■ **Problem statement**
Copy nothing but the lines below running from the line containing "before = set(bpy.data.objects)" through the line containing "cad_box = object_bounds()", both end lines included.

========================================================================

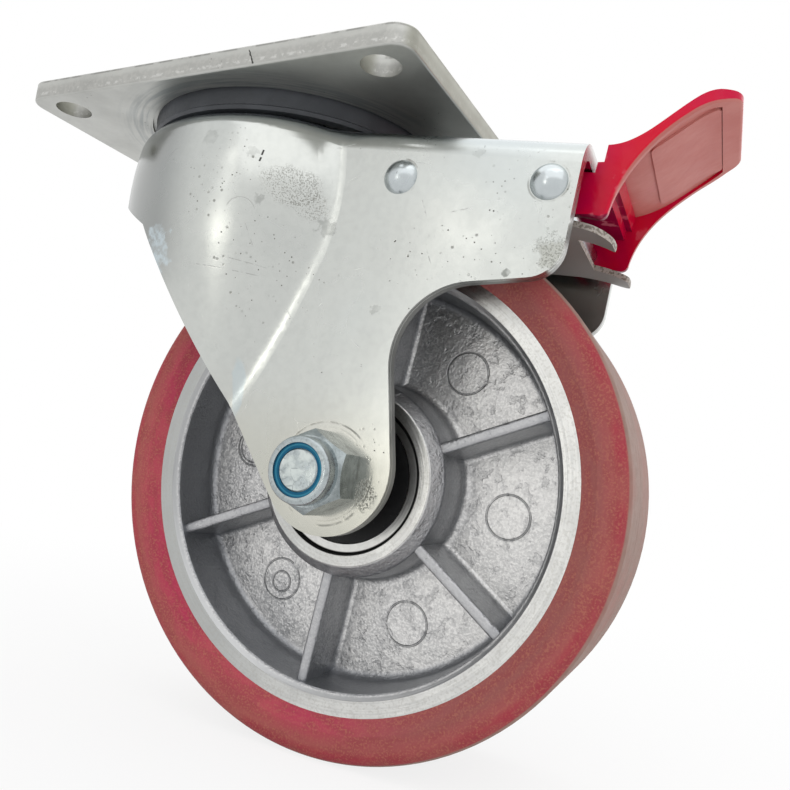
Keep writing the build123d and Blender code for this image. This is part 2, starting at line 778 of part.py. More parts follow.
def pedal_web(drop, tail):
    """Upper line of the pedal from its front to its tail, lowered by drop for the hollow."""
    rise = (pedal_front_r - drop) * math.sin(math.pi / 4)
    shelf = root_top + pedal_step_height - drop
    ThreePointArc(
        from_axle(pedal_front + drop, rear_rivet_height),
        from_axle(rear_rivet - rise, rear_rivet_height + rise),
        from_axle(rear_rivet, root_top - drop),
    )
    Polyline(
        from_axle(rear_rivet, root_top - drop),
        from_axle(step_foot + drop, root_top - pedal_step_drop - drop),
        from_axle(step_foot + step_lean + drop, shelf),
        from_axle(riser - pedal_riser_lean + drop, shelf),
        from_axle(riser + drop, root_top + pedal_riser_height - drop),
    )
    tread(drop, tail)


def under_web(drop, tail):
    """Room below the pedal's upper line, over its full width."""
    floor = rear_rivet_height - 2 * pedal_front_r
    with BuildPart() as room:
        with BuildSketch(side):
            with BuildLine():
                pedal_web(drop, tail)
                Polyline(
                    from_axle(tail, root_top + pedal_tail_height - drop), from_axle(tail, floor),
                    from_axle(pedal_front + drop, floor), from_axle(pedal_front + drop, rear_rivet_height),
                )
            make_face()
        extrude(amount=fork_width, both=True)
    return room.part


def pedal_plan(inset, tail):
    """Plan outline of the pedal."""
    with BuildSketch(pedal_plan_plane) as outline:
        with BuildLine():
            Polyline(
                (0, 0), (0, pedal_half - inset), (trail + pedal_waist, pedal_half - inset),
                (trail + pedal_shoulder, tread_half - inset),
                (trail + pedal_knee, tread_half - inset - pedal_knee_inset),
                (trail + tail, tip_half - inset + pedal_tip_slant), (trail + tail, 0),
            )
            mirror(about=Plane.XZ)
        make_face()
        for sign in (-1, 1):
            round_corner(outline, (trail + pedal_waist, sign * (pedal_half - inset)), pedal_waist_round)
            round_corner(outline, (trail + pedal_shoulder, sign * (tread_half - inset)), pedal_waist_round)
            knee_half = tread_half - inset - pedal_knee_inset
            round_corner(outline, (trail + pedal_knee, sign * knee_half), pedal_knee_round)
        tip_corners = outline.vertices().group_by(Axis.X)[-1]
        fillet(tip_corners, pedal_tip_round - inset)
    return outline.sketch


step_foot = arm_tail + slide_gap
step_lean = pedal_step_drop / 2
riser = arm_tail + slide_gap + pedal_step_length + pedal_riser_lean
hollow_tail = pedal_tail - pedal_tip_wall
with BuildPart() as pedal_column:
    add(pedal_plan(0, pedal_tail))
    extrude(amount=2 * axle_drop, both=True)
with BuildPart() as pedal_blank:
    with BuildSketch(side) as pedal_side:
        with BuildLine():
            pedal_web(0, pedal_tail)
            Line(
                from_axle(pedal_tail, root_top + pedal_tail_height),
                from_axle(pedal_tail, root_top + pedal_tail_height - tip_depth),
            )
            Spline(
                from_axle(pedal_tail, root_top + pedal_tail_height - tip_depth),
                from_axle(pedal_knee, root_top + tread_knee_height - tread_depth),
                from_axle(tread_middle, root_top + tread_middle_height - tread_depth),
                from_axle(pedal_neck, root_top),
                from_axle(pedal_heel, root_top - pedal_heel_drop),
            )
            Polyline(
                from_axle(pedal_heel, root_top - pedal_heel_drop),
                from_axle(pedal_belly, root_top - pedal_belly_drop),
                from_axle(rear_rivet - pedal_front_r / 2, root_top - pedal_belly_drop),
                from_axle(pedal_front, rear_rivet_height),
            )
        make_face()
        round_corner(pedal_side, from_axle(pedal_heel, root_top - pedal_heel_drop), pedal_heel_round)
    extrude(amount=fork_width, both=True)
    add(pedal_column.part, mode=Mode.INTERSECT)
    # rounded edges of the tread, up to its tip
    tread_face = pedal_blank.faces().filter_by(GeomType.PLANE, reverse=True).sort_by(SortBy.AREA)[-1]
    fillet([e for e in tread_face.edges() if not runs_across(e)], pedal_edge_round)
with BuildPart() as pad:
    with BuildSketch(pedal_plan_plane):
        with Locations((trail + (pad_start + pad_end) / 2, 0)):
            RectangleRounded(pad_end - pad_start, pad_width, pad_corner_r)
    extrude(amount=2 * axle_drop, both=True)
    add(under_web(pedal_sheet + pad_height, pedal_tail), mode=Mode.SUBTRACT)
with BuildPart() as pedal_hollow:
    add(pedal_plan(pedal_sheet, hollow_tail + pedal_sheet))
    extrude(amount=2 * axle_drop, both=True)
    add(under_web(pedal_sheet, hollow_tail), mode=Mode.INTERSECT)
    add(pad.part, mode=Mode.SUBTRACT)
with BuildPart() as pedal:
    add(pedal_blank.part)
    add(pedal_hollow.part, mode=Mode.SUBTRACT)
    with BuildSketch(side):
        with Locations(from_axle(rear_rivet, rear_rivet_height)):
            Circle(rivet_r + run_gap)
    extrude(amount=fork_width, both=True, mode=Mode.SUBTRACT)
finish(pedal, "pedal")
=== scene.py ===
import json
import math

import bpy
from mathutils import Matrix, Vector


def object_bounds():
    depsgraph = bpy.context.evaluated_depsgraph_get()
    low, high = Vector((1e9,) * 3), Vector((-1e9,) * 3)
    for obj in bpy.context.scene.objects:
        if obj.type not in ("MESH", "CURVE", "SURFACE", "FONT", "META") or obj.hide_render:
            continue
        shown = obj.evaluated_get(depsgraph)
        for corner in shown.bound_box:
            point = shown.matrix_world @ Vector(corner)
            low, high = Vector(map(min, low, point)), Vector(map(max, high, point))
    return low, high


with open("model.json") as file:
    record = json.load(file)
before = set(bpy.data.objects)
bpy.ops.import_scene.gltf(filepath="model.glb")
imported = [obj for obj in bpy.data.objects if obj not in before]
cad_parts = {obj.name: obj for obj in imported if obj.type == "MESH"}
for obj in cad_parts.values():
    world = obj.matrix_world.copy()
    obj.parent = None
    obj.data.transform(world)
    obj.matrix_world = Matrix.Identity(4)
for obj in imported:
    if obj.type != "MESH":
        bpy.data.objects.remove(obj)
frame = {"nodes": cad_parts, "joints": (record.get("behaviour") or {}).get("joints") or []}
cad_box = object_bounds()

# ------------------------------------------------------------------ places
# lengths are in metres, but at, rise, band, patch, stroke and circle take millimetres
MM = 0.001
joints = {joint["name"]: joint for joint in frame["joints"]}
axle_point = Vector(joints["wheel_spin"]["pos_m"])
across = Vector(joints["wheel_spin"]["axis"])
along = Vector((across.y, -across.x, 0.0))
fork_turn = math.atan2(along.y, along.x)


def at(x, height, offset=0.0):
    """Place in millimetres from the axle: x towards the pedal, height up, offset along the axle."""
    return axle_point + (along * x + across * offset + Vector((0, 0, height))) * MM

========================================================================

■ **Worked solution**
before = set(bpy.data.objects)
bpy.ops.import_scene.gltf(filepath="model.glb")
imported = [obj for obj in bpy.data.objects if obj not in before]
cad_parts = {obj.name: obj for obj in imported if obj.type == "MESH"}
for obj in cad_parts.values():
    world = obj.matrix_world.copy()
    obj.parent = None
    obj.data.transform(world)
    obj.matrix_world = Matrix.Identity(4)
for obj in imported:
    if obj.type != "MESH":
        bpy.data.objects.remove(obj)
frame = {"nodes": cad_parts, "joints": (record.get("behaviour") or {}).get("joints") or []}
cad_box = object_bounds()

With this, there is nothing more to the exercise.